-- START OF Material --
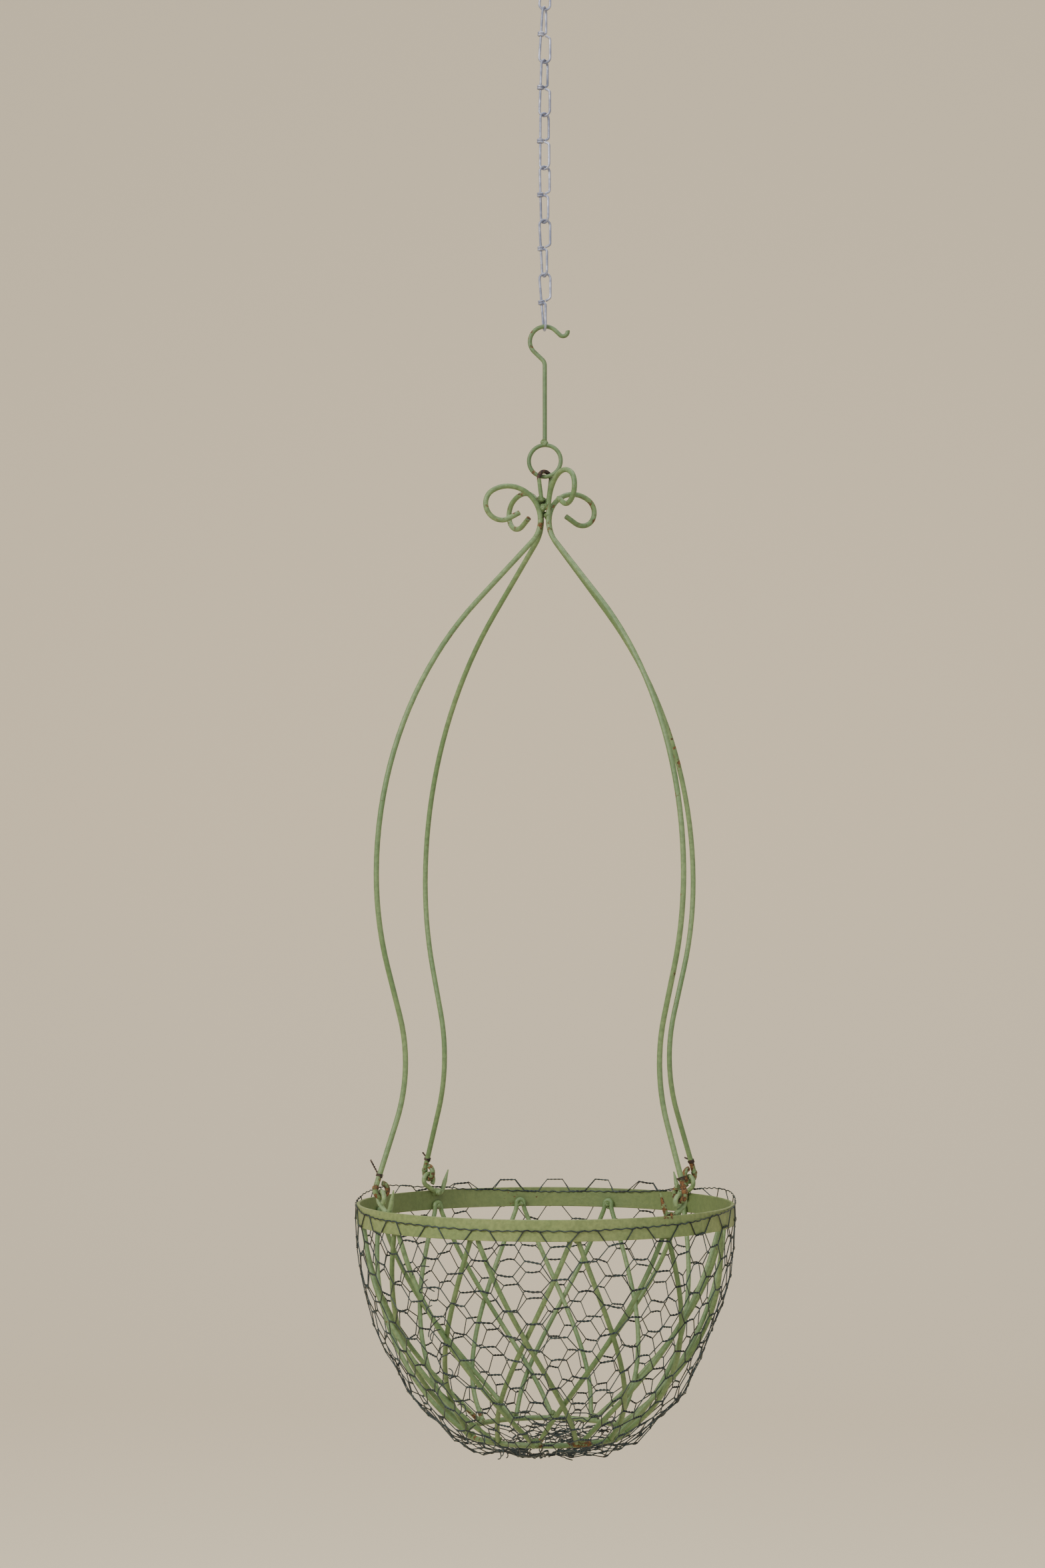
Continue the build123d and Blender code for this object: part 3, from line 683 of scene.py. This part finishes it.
# pale sweep of floor and wall, soft light and the camera
studio = {"floorBelow": 0.55, "wallBehind": 5.0, "curve": 1.5, "width": 16.0, "front": -6.0, "height": 7.0}
floorZ = cadBox[0].z - studio["floorBelow"]
outline = [(studio["front"], floorZ)]
for step in range(13):
    angle = step / 12 * math.pi / 2
    outline.append((studio["wallBehind"] - studio["curve"] + studio["curve"] * math.sin(angle),
                    floorZ + studio["curve"] * (1 - math.cos(angle))))
outline.append((studio["wallBehind"], floorZ + studio["height"]))
sweepPoints = [(side * studio["width"] / 2, y, z) for y, z in outline for side in (-1, 1)]
sweepFaces = [(2 * i, 2 * i + 1, 2 * i + 3, 2 * i + 2) for i in range(len(outline) - 1)]
sweepMesh = bpy.data.meshes.new("studioSweep")
sweepMesh.from_pydata(sweepPoints, [], sweepFaces)
sweepMesh.polygons.foreach_set("use_smooth", [True] * len(sweepMesh.polygons))
wall = {"colour": "d9cbb0", "roughness": 0.9, "glow": 0.36}
wallMaterial, wallShader = newMaterial("paleWall")[0::2]
wallShader.inputs["Base Color"].default_value = colour(wall["colour"])
wallShader.inputs["Roughness"].default_value = wall["roughness"]
wallShader.inputs["Emission Color"].default_value = colour(wall["colour"])
wallShader.inputs["Emission Strength"].default_value = wall["glow"]
sweepMesh.materials.append(wallMaterial)
sweep = bpy.data.objects.new("studioSweep", sweepMesh)
bpy.context.collection.objects.link(sweep)


def areaLight(name, place, target, size, energy, tint):
    light = bpy.data.lights.new(name, "AREA")
    light.shape = "DISK"
    light.size = size
    light.energy = energy
    light.color = tint
    lamp = bpy.data.objects.new(name, light)
    lamp.location = place
    lamp.rotation_euler = (Vector(target) - Vector(place)).to_track_quat("-Z", "Y").to_euler()
    bpy.context.collection.objects.link(lamp)


aim = (0, 0, rimTop + 0.3)
areaLight("keyLight", (-1.9, -2.2, 0.7), aim, 1.3, 95, (1.0, 0.96, 0.9))
areaLight("fillLight", (2.2, -1.8, -0.4), aim, 2.4, 16, (0.93, 0.96, 1.0))
areaLight("topLight", (0.2, 0.2, 1.6), aim, 2.0, 40, (1.0, 0.98, 0.95))
areaLight("wallLight", (0.0, -3.2, 1.2), (0, 1.5, -0.9), 2.5, 44, (1.0, 0.96, 0.9))
world = bpy.data.worlds.new("softWorld")
world.use_nodes = True
world.node_tree.nodes["Background"].inputs["Color"].default_value = (0.9, 0.93, 1.0, 1)
world.node_tree.nodes["Background"].inputs["Strength"].default_value = 0.5
bpy.context.scene.world = world

view = {"distance": 2.417, "azimuth": math.radians(7), "aboveRim": 0.210, "pitch": math.radians(4.41),
        "left": 0.0216, "focal": 58.16, "sensor": 36.0}
camera = bpy.data.cameras.new("camera")
camera.sensor_width = view["sensor"]
camera.lens = view["focal"]
cameraObject = bpy.data.objects.new("camera", camera)
sinA, cosA = math.sin(view["azimuth"]), math.cos(view["azimuth"])
cameraObject.location = (
    sinA * view["distance"] - cosA * view["left"], -cosA * view["distance"] - sinA * view["left"],
    rimTop + view["aboveRim"])
cameraObject.rotation_euler = (math.pi / 2 + view["pitch"], 0, view["azimuth"])
bpy.context.collection.objects.link(cameraObject)
bpy.context.scene.camera = cameraObject
print("stage: camera and light made")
-- END OF Material --
__Problem to work on__.
Exactly reproduce the material above.

__Response to this exercise__.
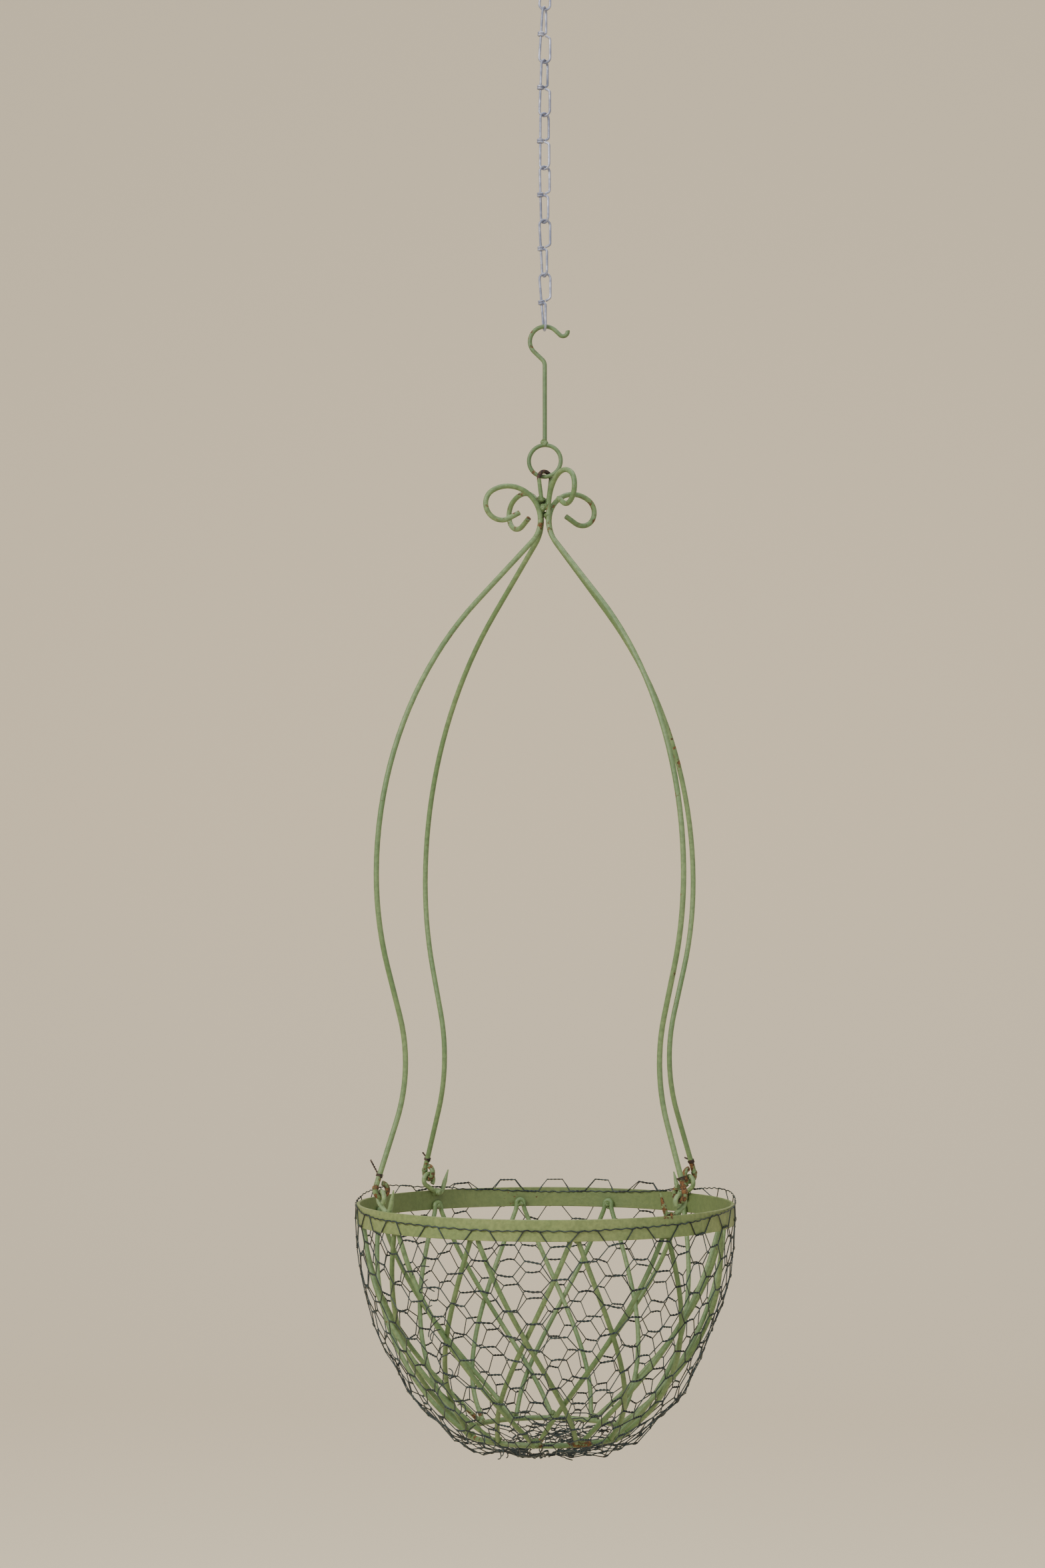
Continue the build123d and Blender code for this object: part 3, from line 683 of scene.py. This part finishes it.
# pale sweep of floor and wall, soft light and the camera
studio = {"floorBelow": 0.55, "wallBehind": 5.0, "curve": 1.5, "width": 16.0, "front": -6.0, "height": 7.0}
floorZ = cadBox[0].z - studio["floorBelow"]
outline = [(studio["front"], floorZ)]
for step in range(13):
    angle = step / 12 * math.pi / 2
    outline.append((studio["wallBehind"] - studio["curve"] + studio["curve"] * math.sin(angle),
                    floorZ + studio["curve"] * (1 - math.cos(angle))))
outline.append((studio["wallBehind"], floorZ + studio["height"]))
sweepPoints = [(side * studio["width"] / 2, y, z) for y, z in outline for side in (-1, 1)]
sweepFaces = [(2 * i, 2 * i + 1, 2 * i + 3, 2 * i + 2) for i in range(len(outline) - 1)]
sweepMesh = bpy.data.meshes.new("studioSweep")
sweepMesh.from_pydata(sweepPoints, [], sweepFaces)
sweepMesh.polygons.foreach_set("use_smooth", [True] * len(sweepMesh.polygons))
wall = {"colour": "d9cbb0", "roughness": 0.9, "glow": 0.36}
wallMaterial, wallShader = newMaterial("paleWall")[0::2]
wallShader.inputs["Base Color"].default_value = colour(wall["colour"])
wallShader.inputs["Roughness"].default_value = wall["roughness"]
wallShader.inputs["Emission Color"].default_value = colour(wall["colour"])
wallShader.inputs["Emission Strength"].default_value = wall["glow"]
sweepMesh.materials.append(wallMaterial)
sweep = bpy.data.objects.new("studioSweep", sweepMesh)
bpy.context.collection.objects.link(sweep)


def areaLight(name, place, target, size, energy, tint):
    light = bpy.data.lights.new(name, "AREA")
    light.shape = "DISK"
    light.size = size
    light.energy = energy
    light.color = tint
    lamp = bpy.data.objects.new(name, light)
    lamp.location = place
    lamp.rotation_euler = (Vector(target) - Vector(place)).to_track_quat("-Z", "Y").to_euler()
    bpy.context.collection.objects.link(lamp)


aim = (0, 0, rimTop + 0.3)
areaLight("keyLight", (-1.9, -2.2, 0.7), aim, 1.3, 95, (1.0, 0.96, 0.9))
areaLight("fillLight", (2.2, -1.8, -0.4), aim, 2.4, 16, (0.93, 0.96, 1.0))
areaLight("topLight", (0.2, 0.2, 1.6), aim, 2.0, 40, (1.0, 0.98, 0.95))
areaLight("wallLight", (0.0, -3.2, 1.2), (0, 1.5, -0.9), 2.5, 44, (1.0, 0.96, 0.9))
world = bpy.data.worlds.new("softWorld")
world.use_nodes = True
world.node_tree.nodes["Background"].inputs["Color"].default_value = (0.9, 0.93, 1.0, 1)
world.node_tree.nodes["Background"].inputs["Strength"].default_value = 0.5
bpy.context.scene.world = world

view = {"distance": 2.417, "azimuth": math.radians(7), "aboveRim": 0.210, "pitch": math.radians(4.41),
        "left": 0.0216, "focal": 58.16, "sensor": 36.0}
camera = bpy.data.cameras.new("camera")
camera.sensor_width = view["sensor"]
camera.lens = view["focal"]
cameraObject = bpy.data.objects.new("camera", camera)
sinA, cosA = math.sin(view["azimuth"]), math.cos(view["azimuth"])
cameraObject.location = (
    sinA * view["distance"] - cosA * view["left"], -cosA * view["distance"] - sinA * view["left"],
    rimTop + view["aboveRim"])
cameraObject.rotation_euler = (math.pi / 2 + view["pitch"], 0, view["azimuth"])
bpy.context.collection.objects.link(cameraObject)
bpy.context.scene.camera = cameraObject
print("stage: camera and light made")